Bernard Arnault (L), chair of the world's largest luxury house LVMH, and Delphine Arnault (C), his daughter and CEO of Christian Dior Couture, arrive at Shinsegae Inc.'s flagship department store in Seoul, South Korea, 11 May 2026, to visit The Louis Vuitton Visionary Journeys Seoul.  EPA/YONHAP
Bernard Arnault (L), chair of the world's largest luxury house LVMH, and Delphine Arnault (C), his daughter and CEO of Christian Dior Couture, arrive at Shinsegae Inc.'s flagship department store in Seoul, South Korea, 11 May 2026, to visit The Louis Vuitton Visionary Journeys Seoul. EPA/YONHAP

French luxury giant LVMH will sell its Marc Jacobs brand to US brand firm WHP Global, the two companies said Thursday.

Marc Jacobs, acquired by LVMH in 1997, will keep the namesake American designer as creative director once the transaction is finalized -- expected by the end of the year once necessary regulatory approvals have been obtained.

After a surge in popularity in the early 2000s, the Marc Jacobs fashion house lost momentum and made several strategic shifts to find a viable business model.

According to several media outlets, it has returned to profitability.

After the sale, another company, G-III will then purchase and co-own part of the Marc Jacobs brand alongside WHP Global, according to a statement from G-III.

WHP Global is home to brands such as rag & bone, G-Star and Vera Wang.

"I am forever grateful to Bernard Arnault for his support, belief and trust in me over the last 30 years," Jacobs said in the joint statement, referring to LVMH's boss, who is France's richest man.

Before dedicating himself to his own brand, Jacobs worked for 16 years as artistic director of Louis Vuitton -- LVMH's flagship brand.

"I remain committed in my role as Creative Director of Marc Jacobs International and look forward to this bright new chapter," the designer added, according to AFP.

Arnault praised Jacobs' "unique vision" and "undeniable" impact on the fashion world.

A leading brand at the turn of the millennium, Marc Jacobs later found itself losing steam and began a wave of strategic changes in a bid to find a viable business model.

WHP Global and G-III will form an equally owned joint venture that will hold Marc Jacobs, G-III said in a separate statement, adding that its investment would be around $500 million, financed with available cash and debt.

According to the statement from LVMH and WHP Global, the agreement will see G-III operate Marc Jacobs' direct-to-consumer and wholesale businesses.

The Wall Street Journal, citing sources familiar with the matter, reported in July last year that LVMH was in talks to sell Marc Jacobs in a transaction valued at $1 billion, or 850 million euros.

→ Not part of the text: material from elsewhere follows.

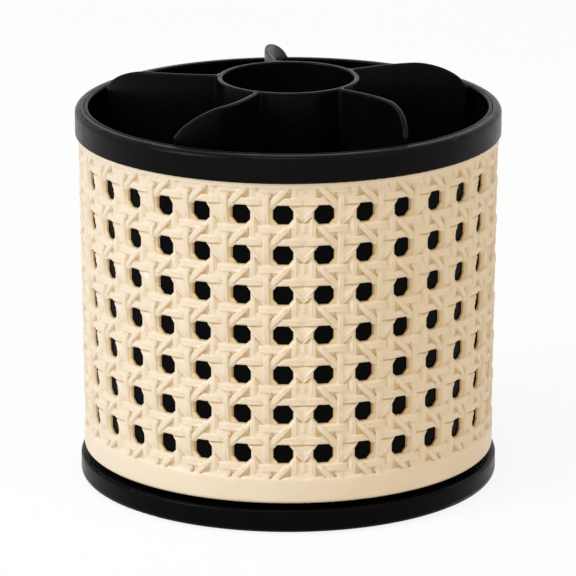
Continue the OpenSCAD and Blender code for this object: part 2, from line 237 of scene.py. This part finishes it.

According to the US newspaper, the French group was in talks with several potential buyers, including US groups Authentic, the owner of Reebok, and WHP Global.

LVMH, the world's largest luxury group which owns Dior, Celine, Moet Hennessy and other brands, posted a 22-percent drop in net profit in the first half of 2025.

Now the brand is reporting "good resilience in a geopolitical and economic environment that remained disrupted, amplified by the conflict in the Middle East."

Overall revenue fell six percent in the first quarter, LVMH said in April.